**TASK INSTRUCTIONS**
Using the records below, quote only the span that opens with the line containing "const skin = new" and closes with the line containing "from typing import NamedTuple", exactly and inclusively.

[BEGIN EXERCISE INPUT]

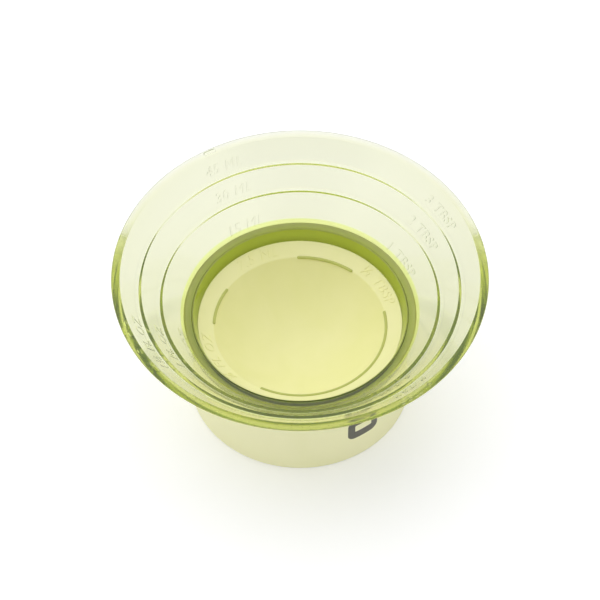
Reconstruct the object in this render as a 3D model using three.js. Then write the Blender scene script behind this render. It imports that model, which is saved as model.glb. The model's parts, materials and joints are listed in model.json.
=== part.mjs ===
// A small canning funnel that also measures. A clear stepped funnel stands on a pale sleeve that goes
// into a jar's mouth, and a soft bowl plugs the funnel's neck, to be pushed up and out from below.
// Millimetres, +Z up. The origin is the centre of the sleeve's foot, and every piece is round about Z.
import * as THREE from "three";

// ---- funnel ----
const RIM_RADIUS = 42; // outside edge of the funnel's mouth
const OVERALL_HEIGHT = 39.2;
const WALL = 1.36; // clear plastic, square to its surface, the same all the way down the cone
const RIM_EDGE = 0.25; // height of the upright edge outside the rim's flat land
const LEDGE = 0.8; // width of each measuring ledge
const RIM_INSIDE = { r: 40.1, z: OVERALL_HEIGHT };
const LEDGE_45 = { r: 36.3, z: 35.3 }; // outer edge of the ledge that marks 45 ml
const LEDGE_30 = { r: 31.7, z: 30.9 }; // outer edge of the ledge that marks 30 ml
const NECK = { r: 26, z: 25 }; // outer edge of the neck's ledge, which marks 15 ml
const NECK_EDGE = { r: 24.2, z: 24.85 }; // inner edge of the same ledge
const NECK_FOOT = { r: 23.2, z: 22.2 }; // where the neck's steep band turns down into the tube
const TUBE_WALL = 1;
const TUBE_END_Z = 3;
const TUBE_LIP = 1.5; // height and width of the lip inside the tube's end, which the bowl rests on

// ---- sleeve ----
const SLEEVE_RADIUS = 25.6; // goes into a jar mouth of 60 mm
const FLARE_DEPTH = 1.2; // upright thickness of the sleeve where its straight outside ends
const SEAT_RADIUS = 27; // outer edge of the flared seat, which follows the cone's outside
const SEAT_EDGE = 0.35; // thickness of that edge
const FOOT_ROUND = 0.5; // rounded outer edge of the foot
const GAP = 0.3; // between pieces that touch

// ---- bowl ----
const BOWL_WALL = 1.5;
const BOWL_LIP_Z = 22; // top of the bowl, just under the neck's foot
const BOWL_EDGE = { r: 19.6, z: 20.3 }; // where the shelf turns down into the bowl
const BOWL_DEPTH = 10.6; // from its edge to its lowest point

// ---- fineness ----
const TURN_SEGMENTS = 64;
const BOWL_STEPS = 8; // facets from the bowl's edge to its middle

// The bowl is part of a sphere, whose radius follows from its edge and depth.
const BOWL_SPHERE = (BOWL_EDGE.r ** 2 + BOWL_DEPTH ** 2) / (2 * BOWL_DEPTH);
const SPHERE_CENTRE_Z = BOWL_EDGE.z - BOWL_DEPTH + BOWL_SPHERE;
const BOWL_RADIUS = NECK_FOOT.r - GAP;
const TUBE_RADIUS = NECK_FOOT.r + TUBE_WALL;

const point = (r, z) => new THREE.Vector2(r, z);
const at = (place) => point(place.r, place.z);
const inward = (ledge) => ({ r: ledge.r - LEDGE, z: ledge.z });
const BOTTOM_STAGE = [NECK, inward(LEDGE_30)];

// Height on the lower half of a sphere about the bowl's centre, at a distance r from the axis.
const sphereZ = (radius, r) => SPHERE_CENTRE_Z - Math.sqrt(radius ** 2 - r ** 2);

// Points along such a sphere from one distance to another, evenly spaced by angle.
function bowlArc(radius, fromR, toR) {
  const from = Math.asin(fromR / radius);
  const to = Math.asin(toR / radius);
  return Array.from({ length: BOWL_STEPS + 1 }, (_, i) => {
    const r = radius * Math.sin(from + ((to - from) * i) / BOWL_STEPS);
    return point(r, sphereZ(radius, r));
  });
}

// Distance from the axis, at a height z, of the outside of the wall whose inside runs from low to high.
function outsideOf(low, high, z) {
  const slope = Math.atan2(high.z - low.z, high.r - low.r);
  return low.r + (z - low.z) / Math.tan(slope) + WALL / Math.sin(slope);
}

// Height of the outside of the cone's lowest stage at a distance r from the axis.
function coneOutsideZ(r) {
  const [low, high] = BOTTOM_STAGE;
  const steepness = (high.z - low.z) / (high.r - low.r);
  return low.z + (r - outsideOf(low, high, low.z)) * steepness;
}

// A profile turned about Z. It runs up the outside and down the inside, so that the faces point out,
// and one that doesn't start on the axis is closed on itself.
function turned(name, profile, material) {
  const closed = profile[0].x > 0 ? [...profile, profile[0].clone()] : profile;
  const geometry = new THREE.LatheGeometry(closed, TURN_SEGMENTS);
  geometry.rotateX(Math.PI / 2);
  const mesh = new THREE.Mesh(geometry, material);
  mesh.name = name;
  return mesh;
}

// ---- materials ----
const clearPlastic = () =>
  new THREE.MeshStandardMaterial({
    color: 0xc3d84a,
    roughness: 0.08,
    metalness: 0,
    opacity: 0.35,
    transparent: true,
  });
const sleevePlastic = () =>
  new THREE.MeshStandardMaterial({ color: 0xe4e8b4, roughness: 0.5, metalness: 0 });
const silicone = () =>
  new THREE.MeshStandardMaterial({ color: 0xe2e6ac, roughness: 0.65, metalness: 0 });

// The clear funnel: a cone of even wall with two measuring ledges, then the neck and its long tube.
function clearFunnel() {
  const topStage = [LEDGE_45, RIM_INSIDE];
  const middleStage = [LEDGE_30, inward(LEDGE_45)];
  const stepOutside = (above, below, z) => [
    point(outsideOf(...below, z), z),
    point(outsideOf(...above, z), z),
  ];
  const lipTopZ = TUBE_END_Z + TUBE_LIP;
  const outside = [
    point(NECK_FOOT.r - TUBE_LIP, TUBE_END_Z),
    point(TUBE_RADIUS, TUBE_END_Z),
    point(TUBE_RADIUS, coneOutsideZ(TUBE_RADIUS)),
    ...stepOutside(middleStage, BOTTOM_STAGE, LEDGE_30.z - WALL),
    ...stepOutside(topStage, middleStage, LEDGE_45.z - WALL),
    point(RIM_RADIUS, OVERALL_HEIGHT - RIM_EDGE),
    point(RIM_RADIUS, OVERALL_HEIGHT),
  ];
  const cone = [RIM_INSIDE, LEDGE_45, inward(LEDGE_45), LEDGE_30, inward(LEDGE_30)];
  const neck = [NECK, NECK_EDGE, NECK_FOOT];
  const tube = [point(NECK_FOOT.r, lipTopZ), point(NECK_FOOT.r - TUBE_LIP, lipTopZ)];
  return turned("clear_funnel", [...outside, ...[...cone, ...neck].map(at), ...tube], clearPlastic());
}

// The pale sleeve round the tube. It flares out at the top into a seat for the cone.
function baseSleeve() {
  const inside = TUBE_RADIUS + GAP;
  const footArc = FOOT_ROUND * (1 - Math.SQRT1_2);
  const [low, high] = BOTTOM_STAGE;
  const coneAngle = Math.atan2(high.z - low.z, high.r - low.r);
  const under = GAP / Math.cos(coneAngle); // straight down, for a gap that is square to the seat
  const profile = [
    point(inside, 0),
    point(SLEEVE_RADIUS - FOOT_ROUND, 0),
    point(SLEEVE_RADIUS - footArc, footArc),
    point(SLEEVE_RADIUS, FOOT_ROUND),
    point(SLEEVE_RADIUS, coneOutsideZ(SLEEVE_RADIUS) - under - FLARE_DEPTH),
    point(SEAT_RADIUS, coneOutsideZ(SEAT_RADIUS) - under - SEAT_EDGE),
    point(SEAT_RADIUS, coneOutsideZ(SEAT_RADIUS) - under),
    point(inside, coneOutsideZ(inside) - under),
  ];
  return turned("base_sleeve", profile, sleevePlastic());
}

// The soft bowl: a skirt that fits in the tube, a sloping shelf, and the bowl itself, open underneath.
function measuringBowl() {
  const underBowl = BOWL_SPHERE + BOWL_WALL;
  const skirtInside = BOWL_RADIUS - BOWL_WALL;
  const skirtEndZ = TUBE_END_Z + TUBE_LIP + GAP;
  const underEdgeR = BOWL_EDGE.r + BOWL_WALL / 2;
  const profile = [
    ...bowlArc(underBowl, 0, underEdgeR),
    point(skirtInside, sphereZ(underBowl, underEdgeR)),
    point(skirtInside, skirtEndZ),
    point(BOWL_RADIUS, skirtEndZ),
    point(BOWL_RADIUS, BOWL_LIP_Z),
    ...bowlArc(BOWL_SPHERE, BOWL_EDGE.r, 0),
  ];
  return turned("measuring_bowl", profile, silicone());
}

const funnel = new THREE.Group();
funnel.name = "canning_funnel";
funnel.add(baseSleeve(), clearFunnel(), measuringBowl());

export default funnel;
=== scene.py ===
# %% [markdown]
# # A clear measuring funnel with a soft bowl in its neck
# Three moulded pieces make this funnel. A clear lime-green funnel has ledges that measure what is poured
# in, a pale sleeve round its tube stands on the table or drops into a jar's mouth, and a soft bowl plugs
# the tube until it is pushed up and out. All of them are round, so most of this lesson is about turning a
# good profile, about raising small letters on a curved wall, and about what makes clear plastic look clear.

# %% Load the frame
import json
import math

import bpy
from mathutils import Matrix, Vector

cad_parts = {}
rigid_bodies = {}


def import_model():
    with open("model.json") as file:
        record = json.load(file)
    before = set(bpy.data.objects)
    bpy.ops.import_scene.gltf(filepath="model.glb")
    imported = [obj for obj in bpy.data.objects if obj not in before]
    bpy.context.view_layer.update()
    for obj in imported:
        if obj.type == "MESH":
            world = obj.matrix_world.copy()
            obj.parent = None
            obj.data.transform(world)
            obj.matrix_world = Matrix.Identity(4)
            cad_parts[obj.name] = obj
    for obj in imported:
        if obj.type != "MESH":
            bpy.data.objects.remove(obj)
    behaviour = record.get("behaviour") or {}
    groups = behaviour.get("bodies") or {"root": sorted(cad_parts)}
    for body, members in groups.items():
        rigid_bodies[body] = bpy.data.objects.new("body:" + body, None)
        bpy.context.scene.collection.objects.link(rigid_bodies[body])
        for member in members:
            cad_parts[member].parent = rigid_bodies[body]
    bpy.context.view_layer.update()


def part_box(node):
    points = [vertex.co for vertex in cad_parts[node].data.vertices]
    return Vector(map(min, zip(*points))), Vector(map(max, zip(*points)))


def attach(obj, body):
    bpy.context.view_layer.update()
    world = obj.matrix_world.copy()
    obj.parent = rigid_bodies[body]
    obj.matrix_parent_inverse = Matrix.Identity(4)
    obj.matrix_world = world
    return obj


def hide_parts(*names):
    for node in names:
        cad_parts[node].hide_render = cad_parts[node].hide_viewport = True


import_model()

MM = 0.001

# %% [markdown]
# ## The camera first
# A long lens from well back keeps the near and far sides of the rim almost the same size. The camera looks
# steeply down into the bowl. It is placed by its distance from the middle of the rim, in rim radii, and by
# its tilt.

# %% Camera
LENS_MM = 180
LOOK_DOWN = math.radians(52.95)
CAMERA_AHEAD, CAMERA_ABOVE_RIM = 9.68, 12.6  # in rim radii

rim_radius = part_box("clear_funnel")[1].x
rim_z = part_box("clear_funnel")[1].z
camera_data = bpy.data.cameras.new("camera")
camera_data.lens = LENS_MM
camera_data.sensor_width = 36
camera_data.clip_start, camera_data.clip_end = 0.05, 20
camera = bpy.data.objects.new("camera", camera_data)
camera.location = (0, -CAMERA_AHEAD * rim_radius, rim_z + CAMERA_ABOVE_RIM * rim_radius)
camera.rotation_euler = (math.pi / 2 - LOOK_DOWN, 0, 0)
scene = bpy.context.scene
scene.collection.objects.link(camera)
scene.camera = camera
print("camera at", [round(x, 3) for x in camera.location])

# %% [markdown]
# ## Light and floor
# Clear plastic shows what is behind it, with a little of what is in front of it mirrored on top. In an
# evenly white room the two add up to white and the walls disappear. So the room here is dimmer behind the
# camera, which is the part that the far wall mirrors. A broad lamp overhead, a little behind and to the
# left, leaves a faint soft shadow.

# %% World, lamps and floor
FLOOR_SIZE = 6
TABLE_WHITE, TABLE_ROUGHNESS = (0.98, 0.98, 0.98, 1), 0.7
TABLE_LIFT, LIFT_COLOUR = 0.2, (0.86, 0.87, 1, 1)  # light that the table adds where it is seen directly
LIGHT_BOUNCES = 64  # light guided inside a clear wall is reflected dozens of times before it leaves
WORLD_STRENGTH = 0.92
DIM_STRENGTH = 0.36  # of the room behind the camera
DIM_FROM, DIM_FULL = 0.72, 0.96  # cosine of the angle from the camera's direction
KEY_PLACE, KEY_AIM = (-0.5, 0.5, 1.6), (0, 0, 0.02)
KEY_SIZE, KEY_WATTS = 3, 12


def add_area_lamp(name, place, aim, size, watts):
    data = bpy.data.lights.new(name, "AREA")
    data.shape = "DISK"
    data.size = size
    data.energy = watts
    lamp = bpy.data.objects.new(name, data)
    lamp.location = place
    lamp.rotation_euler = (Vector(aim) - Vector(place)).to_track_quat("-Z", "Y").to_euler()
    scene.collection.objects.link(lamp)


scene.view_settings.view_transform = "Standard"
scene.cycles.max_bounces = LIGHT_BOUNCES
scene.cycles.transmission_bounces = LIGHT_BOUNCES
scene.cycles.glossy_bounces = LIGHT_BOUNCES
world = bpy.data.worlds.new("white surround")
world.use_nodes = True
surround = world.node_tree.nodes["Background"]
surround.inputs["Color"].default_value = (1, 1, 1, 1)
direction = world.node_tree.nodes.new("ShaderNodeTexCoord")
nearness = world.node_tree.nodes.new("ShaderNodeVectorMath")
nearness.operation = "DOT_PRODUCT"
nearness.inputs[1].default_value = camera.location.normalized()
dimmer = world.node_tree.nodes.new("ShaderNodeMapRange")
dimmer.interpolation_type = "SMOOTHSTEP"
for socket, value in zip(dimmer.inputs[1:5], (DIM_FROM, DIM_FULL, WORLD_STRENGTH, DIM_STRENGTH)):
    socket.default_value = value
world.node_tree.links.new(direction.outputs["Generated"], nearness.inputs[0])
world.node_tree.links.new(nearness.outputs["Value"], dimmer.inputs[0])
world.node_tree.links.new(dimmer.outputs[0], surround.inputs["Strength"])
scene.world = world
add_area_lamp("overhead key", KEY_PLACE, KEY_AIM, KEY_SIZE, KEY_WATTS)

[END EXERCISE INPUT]
[BEGIN EXERCISE INPUT]

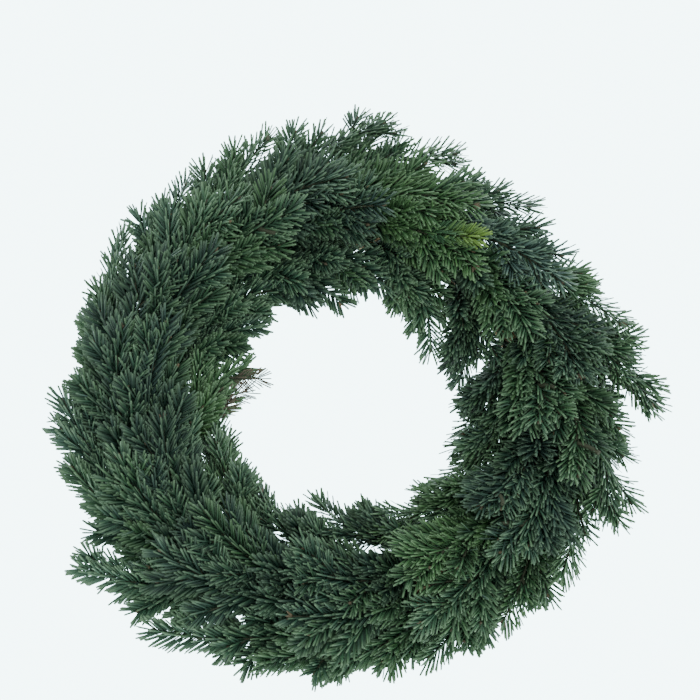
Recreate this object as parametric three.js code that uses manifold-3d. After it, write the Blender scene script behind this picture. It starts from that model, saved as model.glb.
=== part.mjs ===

[END EXERCISE INPUT]
[BEGIN EXERCISE INPUT]

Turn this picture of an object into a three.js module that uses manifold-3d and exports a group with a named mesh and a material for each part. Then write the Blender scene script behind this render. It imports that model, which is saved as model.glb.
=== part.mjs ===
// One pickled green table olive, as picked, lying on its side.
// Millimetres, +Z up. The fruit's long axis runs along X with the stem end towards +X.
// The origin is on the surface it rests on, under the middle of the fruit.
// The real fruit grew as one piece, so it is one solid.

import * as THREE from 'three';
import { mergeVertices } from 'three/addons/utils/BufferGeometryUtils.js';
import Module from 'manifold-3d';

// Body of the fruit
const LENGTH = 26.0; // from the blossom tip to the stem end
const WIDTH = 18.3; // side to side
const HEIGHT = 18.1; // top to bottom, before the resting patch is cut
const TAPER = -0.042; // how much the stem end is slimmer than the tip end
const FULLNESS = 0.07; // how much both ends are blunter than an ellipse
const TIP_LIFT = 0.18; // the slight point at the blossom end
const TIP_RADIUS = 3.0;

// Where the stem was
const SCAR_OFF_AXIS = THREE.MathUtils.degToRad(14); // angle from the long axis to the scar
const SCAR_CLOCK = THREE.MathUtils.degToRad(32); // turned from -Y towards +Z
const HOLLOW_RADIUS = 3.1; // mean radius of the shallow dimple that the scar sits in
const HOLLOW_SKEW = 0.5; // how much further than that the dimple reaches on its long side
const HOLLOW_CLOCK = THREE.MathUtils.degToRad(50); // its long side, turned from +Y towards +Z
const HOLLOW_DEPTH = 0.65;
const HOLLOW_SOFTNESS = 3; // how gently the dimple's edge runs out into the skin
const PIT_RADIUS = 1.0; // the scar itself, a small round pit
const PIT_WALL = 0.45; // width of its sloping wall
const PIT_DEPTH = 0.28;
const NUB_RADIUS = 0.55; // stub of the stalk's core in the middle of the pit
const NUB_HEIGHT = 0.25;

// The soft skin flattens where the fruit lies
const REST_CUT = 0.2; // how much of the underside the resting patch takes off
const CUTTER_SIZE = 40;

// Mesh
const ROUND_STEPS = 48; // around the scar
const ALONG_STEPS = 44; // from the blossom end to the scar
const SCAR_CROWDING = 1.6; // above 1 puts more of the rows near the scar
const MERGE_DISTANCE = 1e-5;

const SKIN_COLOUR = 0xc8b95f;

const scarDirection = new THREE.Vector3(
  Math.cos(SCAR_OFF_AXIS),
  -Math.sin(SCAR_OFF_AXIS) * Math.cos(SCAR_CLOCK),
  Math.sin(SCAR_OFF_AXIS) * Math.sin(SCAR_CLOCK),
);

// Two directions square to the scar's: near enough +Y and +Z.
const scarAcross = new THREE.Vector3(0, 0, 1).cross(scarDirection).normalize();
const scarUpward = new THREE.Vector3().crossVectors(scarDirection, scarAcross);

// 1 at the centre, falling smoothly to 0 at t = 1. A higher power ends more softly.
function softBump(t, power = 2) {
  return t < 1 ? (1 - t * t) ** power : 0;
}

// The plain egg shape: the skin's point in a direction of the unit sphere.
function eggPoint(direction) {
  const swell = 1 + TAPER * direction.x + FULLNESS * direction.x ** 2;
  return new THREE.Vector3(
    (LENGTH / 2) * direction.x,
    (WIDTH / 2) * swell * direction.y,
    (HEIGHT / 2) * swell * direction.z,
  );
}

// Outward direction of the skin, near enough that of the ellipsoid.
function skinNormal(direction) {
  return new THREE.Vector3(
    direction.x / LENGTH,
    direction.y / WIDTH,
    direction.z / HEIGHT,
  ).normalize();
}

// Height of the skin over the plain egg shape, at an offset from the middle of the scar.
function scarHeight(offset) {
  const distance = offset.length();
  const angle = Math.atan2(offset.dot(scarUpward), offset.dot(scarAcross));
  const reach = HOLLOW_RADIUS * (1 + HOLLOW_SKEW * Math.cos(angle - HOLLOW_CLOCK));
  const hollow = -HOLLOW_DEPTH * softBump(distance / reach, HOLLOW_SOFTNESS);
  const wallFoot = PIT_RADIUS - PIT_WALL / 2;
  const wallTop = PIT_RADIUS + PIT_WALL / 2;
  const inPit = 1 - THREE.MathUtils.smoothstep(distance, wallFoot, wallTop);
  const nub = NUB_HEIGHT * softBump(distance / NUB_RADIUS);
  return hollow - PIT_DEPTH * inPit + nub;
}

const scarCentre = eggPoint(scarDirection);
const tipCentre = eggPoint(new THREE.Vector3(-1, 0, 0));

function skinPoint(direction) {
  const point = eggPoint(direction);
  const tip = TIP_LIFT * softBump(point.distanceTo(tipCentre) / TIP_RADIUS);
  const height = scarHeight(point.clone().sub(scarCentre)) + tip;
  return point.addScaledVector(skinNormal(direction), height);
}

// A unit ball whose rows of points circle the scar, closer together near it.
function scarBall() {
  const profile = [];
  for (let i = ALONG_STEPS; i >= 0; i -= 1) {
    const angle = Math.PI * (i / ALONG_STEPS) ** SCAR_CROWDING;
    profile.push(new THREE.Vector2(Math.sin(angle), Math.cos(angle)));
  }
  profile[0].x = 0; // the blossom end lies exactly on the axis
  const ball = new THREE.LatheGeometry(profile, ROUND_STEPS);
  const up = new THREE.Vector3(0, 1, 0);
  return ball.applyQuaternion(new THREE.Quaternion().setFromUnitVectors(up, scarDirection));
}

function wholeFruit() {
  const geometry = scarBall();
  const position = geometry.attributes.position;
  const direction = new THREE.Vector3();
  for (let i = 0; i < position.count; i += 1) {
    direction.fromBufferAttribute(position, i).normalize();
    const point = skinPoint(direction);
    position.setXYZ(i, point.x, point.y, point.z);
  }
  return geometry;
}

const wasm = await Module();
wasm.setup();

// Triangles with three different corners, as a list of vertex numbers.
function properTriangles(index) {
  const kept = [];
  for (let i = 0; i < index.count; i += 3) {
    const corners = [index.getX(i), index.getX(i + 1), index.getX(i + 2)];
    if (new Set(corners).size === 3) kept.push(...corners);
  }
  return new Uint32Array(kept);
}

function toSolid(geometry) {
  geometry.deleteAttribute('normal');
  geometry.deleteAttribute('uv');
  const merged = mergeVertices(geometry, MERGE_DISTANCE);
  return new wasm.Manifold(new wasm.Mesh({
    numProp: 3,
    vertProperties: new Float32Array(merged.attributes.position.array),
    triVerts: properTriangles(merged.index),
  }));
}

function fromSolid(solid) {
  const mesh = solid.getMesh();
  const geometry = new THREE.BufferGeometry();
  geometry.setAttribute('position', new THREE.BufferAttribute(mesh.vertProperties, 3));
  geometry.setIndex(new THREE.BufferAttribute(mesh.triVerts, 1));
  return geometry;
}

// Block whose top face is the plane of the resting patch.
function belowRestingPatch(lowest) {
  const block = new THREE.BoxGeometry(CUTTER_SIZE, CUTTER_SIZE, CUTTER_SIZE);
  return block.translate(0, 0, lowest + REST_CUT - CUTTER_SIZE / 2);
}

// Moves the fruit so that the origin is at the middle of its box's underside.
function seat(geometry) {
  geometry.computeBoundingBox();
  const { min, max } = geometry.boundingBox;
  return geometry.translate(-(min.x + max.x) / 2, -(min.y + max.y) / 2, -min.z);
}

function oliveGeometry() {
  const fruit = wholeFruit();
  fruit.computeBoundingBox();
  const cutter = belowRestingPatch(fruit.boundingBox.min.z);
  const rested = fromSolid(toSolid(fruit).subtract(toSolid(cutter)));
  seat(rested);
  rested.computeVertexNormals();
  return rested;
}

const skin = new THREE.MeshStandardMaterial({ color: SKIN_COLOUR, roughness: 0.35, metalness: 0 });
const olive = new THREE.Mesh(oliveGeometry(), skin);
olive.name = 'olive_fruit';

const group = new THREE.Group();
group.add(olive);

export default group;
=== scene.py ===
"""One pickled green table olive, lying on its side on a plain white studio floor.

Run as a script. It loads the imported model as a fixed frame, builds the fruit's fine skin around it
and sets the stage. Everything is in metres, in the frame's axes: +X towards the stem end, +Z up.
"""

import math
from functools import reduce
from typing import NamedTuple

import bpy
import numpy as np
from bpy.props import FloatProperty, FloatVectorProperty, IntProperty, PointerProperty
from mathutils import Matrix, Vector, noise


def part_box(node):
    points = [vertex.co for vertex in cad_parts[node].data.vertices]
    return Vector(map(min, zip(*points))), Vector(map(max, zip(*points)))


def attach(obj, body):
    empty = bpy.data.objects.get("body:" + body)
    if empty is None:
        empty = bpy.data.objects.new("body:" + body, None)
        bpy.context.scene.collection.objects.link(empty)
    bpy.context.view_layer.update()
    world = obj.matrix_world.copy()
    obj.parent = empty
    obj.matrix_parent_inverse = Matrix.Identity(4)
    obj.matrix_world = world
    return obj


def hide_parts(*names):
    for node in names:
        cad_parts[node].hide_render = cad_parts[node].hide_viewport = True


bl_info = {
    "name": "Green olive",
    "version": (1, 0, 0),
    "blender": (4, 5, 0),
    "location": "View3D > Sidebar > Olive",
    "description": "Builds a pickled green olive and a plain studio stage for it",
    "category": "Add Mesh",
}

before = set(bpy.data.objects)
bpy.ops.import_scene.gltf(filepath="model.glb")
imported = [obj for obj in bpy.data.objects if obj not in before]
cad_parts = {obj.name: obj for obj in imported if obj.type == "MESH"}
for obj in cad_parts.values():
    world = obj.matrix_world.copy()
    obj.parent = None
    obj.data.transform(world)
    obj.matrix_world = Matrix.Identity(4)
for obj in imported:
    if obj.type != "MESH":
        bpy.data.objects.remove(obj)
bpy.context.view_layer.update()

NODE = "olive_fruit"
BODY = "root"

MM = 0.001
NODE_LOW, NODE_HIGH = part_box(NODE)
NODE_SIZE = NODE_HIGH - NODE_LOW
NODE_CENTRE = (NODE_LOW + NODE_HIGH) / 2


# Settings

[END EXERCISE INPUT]

**CORRECT RESULT**
const skin = new THREE.MeshStandardMaterial({ color: SKIN_COLOUR, roughness: 0.35, metalness: 0 });
const olive = new THREE.Mesh(oliveGeometry(), skin);
olive.name = 'olive_fruit';

const group = new THREE.Group();
group.add(olive);

export default group;
=== scene.py ===
"""One pickled green table olive, lying on its side on a plain white studio floor.

Run as a script. It loads the imported model as a fixed frame, builds the fruit's fine skin around it
and sets the stage. Everything is in metres, in the frame's axes: +X towards the stem end, +Z up.
"""

import math
from functools import reduce
from typing import NamedTuple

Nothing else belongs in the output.